À Rome, le plus ancien témoin de la fête de l’Épiphanie est le pape saint Léon le Grand (440-461), mais elle devait y être célébrée depuis déjà un demi-siècle. Au jour de l’Épiphanie, saint Léon ne parle que de la venue des mages à Bethléem, car il y voit la manifestation de Dieu fait homme aux nations païennes : « Aujourd’hui celui que la Vierge enfanta se fait connaître au monde » (Serm.13.1). « Reconnaissons, dit-il encore, dans les mages adorateurs du Christ les prémices de notre vocation et de de notre foi » (Serm. 13.4). Ultérieurement, sous l’influence d’autres régions d’Occident, l’Office romain de l’Épiphanie devait s’enrichir de l’évocation du baptême du Seigneur et du miracle de Cana, mais la messe de l’Épiphanie a conservé la tradition spécifiquement romaine de la fête de la vocation des païens à la foi au Christ Fils de Dieu, que les mages adorèrent. Il en allait de même en Afrique selon saint Augustin.
Le plus ancien témoignage sur la célébration de l’Épiphanie en Occident provient de Gaule. Selon Ammien Marcellin, le 6 janvier 361, l’empereur Julien, qui avait déjà renoncé au christianisme dans son cœur, assista encore publiquement aux fêtes de l’Épiphanie par crainte de ses soldats. Il se trouvait alors à Vienne en Gaule. Il faut attendre saint Paulin de Nole (+ 431), aquitain d’origine, pour apprendre qu’en Gaule on célébrait au jour de l’Épiphanie la venue des mages, le baptême de Jésus et le miracle de Cana. Ces thèmes devaient être développés dans les formulaires ultérieurs de la liturgie gallicane.
En Espagne, l’Épiphanie était célébrée ainsi que Noël vers 380. On y commémorait la manifestation aux mages et elle se continuait dans le souvenir du massacre des enfants. Au temps d’Isidore de Séville (+ 636), on avait joint à ce thème celui du baptême et du miracle de Cana.

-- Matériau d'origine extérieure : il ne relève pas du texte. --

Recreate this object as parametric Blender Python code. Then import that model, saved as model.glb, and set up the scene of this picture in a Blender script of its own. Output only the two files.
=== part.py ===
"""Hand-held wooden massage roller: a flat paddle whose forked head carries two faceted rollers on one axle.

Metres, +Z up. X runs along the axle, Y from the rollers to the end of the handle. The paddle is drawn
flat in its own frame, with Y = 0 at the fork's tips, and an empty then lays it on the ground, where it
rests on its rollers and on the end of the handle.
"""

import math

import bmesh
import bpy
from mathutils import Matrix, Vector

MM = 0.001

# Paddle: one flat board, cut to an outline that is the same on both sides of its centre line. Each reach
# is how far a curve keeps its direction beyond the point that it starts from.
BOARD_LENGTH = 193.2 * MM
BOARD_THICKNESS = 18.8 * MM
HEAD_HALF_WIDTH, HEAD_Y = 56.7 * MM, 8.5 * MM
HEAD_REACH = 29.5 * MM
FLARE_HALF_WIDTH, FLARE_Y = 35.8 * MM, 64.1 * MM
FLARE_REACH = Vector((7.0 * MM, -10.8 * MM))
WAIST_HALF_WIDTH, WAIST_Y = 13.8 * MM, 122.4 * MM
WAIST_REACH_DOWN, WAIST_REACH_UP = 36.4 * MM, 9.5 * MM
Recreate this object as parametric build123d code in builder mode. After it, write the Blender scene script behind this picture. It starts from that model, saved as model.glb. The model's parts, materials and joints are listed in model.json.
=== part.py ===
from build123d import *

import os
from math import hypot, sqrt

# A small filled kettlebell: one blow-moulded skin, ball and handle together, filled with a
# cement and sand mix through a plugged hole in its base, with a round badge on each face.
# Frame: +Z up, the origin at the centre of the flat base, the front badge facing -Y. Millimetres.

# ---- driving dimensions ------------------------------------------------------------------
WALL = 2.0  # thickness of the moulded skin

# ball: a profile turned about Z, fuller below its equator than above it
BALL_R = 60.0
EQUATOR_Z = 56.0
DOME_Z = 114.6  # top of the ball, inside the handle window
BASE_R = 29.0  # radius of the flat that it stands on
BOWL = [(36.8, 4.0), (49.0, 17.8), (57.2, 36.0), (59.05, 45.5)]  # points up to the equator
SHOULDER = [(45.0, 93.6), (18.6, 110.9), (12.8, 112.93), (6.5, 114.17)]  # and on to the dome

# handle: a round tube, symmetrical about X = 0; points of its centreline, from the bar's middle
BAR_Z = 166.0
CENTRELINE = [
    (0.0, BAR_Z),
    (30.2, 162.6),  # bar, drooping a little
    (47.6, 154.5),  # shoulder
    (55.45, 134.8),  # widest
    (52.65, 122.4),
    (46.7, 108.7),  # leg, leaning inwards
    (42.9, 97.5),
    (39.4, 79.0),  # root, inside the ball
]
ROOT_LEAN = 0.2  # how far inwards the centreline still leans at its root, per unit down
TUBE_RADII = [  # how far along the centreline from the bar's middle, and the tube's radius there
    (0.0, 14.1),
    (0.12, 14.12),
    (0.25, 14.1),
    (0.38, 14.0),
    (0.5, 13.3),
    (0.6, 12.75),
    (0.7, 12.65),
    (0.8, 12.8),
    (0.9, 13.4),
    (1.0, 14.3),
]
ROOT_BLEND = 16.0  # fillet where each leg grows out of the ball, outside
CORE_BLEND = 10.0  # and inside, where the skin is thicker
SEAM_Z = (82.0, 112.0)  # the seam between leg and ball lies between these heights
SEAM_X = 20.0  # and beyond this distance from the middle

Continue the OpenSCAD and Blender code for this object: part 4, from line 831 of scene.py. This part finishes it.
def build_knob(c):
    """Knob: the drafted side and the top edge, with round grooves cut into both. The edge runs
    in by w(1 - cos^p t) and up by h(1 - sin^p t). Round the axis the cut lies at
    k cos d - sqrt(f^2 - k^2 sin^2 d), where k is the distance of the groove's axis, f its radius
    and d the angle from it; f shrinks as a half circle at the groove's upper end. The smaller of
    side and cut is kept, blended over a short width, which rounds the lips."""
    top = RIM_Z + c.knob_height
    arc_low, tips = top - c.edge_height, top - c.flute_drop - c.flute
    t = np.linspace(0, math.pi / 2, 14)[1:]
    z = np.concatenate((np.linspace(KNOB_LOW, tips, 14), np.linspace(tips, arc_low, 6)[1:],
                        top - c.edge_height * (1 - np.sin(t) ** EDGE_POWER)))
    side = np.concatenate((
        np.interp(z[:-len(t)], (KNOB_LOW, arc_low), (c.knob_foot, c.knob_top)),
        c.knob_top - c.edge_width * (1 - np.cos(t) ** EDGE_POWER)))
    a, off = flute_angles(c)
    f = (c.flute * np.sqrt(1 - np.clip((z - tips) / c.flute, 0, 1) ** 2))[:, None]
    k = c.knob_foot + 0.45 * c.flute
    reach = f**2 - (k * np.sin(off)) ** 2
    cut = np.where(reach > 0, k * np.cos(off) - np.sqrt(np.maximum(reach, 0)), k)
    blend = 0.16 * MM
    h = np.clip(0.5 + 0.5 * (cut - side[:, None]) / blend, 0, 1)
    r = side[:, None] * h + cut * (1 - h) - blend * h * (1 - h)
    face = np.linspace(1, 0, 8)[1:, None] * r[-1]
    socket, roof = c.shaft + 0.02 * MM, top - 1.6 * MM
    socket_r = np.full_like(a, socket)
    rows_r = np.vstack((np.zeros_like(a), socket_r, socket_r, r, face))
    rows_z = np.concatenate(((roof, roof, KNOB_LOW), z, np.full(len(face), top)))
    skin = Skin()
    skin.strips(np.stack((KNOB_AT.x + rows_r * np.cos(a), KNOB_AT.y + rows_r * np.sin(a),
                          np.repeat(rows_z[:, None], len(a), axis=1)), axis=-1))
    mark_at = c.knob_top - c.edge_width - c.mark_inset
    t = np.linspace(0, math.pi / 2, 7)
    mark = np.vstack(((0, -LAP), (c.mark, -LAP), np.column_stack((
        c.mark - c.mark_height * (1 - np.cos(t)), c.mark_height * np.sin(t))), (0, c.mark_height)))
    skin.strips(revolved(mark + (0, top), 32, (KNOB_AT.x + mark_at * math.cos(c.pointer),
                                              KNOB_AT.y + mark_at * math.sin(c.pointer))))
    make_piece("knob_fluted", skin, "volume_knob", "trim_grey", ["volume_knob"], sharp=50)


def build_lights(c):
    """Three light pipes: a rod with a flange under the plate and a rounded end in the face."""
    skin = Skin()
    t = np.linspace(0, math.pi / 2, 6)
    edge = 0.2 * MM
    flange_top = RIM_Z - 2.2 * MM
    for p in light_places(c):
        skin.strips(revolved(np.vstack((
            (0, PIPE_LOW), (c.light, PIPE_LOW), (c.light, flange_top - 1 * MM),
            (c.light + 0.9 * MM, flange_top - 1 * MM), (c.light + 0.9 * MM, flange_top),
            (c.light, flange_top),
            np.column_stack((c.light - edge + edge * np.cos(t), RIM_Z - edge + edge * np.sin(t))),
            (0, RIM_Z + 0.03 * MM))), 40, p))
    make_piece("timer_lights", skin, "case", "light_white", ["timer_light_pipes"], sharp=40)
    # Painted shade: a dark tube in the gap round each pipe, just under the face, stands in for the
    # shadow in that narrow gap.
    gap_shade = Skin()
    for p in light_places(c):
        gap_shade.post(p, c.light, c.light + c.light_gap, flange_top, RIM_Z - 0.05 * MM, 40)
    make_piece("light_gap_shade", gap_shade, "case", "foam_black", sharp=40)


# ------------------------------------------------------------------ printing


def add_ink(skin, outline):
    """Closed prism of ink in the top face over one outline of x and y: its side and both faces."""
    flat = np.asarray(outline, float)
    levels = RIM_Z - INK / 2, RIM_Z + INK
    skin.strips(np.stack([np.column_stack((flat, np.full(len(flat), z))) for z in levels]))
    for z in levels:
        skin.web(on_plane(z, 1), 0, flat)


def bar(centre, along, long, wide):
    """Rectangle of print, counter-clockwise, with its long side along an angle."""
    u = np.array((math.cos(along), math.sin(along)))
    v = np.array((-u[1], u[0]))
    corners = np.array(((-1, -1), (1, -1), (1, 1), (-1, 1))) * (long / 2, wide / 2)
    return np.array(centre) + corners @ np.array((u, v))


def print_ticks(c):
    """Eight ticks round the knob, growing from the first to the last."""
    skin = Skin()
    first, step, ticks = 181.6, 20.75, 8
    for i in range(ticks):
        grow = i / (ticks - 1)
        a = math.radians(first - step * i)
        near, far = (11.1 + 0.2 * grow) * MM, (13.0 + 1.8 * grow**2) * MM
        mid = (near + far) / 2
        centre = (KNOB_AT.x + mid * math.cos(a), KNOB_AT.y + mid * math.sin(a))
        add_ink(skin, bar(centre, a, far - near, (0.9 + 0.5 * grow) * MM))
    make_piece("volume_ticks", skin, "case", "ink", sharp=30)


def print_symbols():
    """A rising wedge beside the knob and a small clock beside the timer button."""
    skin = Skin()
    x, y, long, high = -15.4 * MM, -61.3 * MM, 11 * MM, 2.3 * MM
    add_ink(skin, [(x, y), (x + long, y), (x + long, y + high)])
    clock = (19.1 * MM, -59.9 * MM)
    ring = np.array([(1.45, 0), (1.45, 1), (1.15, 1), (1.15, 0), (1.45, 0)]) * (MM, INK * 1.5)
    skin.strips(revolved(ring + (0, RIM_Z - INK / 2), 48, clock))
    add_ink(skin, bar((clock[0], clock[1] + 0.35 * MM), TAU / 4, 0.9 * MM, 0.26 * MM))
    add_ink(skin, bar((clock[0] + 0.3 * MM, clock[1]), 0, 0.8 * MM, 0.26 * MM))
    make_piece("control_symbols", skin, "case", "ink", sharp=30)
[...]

C’est l’Italie du Nord qui fut la première région d’Occident à regrouper plusieurs thèmes au jour de l’Épiphanie. Si les mages y tiennent la place principale, on y trouve aussi le baptême et la transfiguration du Seigneur. Au temps de saint Pierre Chrysologue (+ 451), le miracle de Cana avait remplacé la Transfiguration.